Most Americans believe that wasteful federal spending should be eliminated, but they won’t support the elimination of excess military bases, because they represent jobs in their districts. The army has more tanks than it can use; that’s one reason why the army had no problem turning over excess armored personnel carriers and other equipment to police forces. The BLM runs essentially runs in the red because federal grazing rates are between half and a fifth of what private grazing rights go for. IRS audit rates are the lowest in years, if not forever, and getting to the taxpayer assistance lines takes hours at times because Congress cut IRS funding so much. Lower audits mean less revenue and more successful tax cheats. The list of Congressionally mandated requirements that reduce tax revenues and subsidize special or popular interests, virtually all in response to popular or contributor political pressure, would take pages and pages to even summarize.

There was a huge hue and cry over corporate profits and American companies moving their headquarters abroad, and the popular and political response wasn’t to deal with the reason behind those moves, which is the U.S. tax structure, but to make it more difficult for companies to do that… which is already proving ineffective and giving more companies to move their headquarters abroad — exactly the opposite of what would be desirable.

Minimum wage workers want higher wages, and need them if they are to be able to support themselves without federal aid, but small businesses don’t want higher wages mandated, and most voters who aren’t minimum wage workers don’t want to pay higher taxes to provide income support and welfare benefits to the working poor who need those benefits because their wages are so low.

In short, voters want lower taxes, but no cuts in federal programs that benefit them, only in “other people’s programs,” and they also want to beef up programs such as immigration enforcement, law enforcement, without any increase in taxes.

Yet they’re angry that the “career politicians” can’t deliver this impossible package, and they get angry at any politician or public figure who points out that what everyone wants costs more than anyone wants to pay.

So they’re voting for the “outsiders.” The problem is that basic economics doesn’t care whether a politician is an insider or an outsider. We’ve reached a point where we can’t keep borrowing more than we’re willing to taxes ourselves… and a huge percentage of the electorate isn’t willing to face the problem. They just want someone else to pay for it, and they’re voting for anyone who will support their delusions.

6 thoughts on “Anger … and Non-Comprehension”

  1. hola says:

    I consider myself an educated and thoughtful person who follows politics, and I truly cannot understand why people would be so silly as to fall for the simplistic, bombastic and unrealistic proposals and statements made by Trump, Carson & Fiorina (full disclosure: I worked for HP for 25 years prior to Carly’s destruction of that incredibly original and innovative company, thus I am biased in that area). It is especially telling when their supporters clearly state that they don’t care whether what the candidates say is actually doable, but that they support them because they say things their supporters are thinking. I guess the scariest things is that there are actually people who do believe in the political equivalent of the tooth fairy, and plan on voting for she/he/it.

  2. Joe says:

    Basic economics does not say that banks should be deregulated, so that “whizz-kids” who can’t understand the exponential function can book revenue on deals that will only be recognized as loss-makers once the whizz-kids have moved on. Nor does basic economics say that the losses should be covered by tax-payers, be it by direct purchases, or by the never ending quantitative easing which is the only basis for the increase of share prices since 2008.

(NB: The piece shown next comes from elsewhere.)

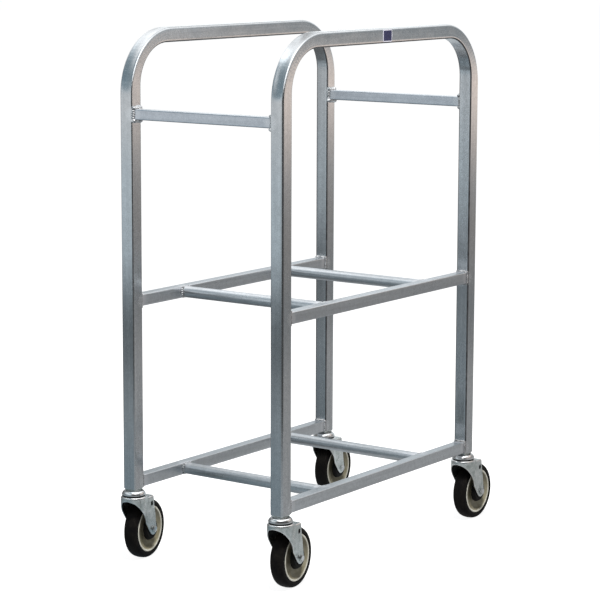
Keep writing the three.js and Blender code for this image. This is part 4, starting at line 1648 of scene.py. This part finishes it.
@dataclass
class Caster:
    """One swivel caster: stem and cup on the frame, fork and axle that turn, wheel that spins."""

    workshop: Workshop
    finishes: Mapping[str, Material]
    name: str
    at: tuple[float, float]
    turn: float
    number: int
    leg_end: float = 164.0
    collar_foot: float = 157.0
    cup_foot: float = 149.0
    raceway_top: float = 146.6
    wheel_radius: float = 65.0
    trail: float = 42.5
    washer_seat: float = 24.3
    hexagon: float = 7.3
    segments: int = 96
    tyre_segments: int = 128
    fork: ForkSheet = field(default_factory=ForkSheet)

    def _moves(self) -> tuple[list[Array], ...]:
        """The moves that put a shape on the frame, on the fork, and, turned about z, on the axle.

        Returns:
            Three lists of 4 by 4 matrices, taken in order.
        """
        centre = (*self.at, 0.0)
        lifted = np.array(Matrix.Translation((0.0, self.trail, self.wheel_radius)))
        swivelled = turn_z(self.turn, centre)
        return [turn_z(0.0, centre)], [swivelled], [lifted @ ALONG_X, swivelled]

    def stem(self) -> Surface:
        """Plug, tapered collar, kingpin and peened head: a rounded square that becomes a circle.

        Returns:
            A closed shell.
        """
        end, foot = self.leg_end, self.collar_foot
        levels = np.array([
            # height, half width, corner radius
            (214.0, 11.8, 1.4), (213.0, 13.2, 2.0), (end + 0.05, 13.225, 2.0), (end, 14.2, 2.6),
            (end - 0.25, 14.65, 2.9), (end - 0.9, 14.6, 3.0), (foot + 0.8, 13.15, 3.2),
            (foot + 0.2, 12.9, 3.2), (foot, 12.5, 3.2), (foot + 0.05, 6.6, 6.6),
            (foot - 0.3, 6.0, 6.0), (143.7, 6.0, 6.0), (143.3, 6.1, 6.1), (143.3, 9.0, 9.0),
            (143.0, 9.4, 9.4), (141.5, 9.4, 9.4), (140.6, 8.9, 8.9), (140.15, 7.6, 7.6),
            (140.1, 5.0, 5.0),
        ])
        height, half, corner = levels.T
        points = raised(Section.make(9, 3).outline(half, half, corner), height[:, None])
        poles = [np.broadcast_to([0.0, 0.0, z], (1, points.shape[1], 3)) for z in height[[0, -1]]]
        rows = join([poles[0], points, poles[1]])
        # Painted shade at the collar's foot, where it meets the cup.
        shade_paint = 0.9 * smooth_step(foot + 0.6, foot + 0.1, rows[..., 2])
        return grid_surface(rows, values={PAINTED_SHADE: shade_paint})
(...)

    Basic economics shows there is a conflict between productive capitalism (workers + bosses) and the financial sector which makes money from inventing new pieces of paper. In times when the financial sector is repressed and boring, we benefit from scientific and engineering advances, and from improving living standards. In times when the financial sector is dominant, inequality rises, and most people lose their living standards destroying the very basis of industrial capitalism: consumers.

    Perhaps people do not understand this clearly, but at least they realize keeping going in the same direction is a bad idea. I, for one, would like us to return to the pre-Reagan/pre-Thatcher era when bankers were boring Gollums, living in dank dark caves, lusting over what they could not have, while the rest of us lived in a world that believed in a bright future.

    1. But basic economics does say that there is a cost to everything, and the longer you delay paying the costs, the higher they’ll be.

      1. Joe says:

        Your premise is that voters are selecting non-mainstream candidates because they promise more services for lower taxes.

        My premise is that they are selecting non-mainstream candidates because they are unhappy with business as usual.

        There is indeed a cost to everything, and things do cost more later. But the game these days seems to be about making others pay it. Paying it “later” is one such strategy. “Cleverly” abusing the system so that it doesn’t work as designed is another.

        1. I don’t necessarily disagree with your points, but all too many of those who are vocally dissatisfied with “business as usual,” especially Republicans, are benefiting from business as usual, and think they shouldn’t have to pay for anything they don’t like.

  3. Art Stewart says:

    Mr. Modesitt,

    Just a note to say thank you for writing such thought provoking and enjoyable books.

    I just completed rereading the “Rhenn” and “Quaeryt” Imager novels.

    (I initially read fiction for enjoyment and relaxation setting aside some for a slower more serious read.
    My “read again” bookshelves seem to collect your books.)

    Thank you again and all the best to you and your family.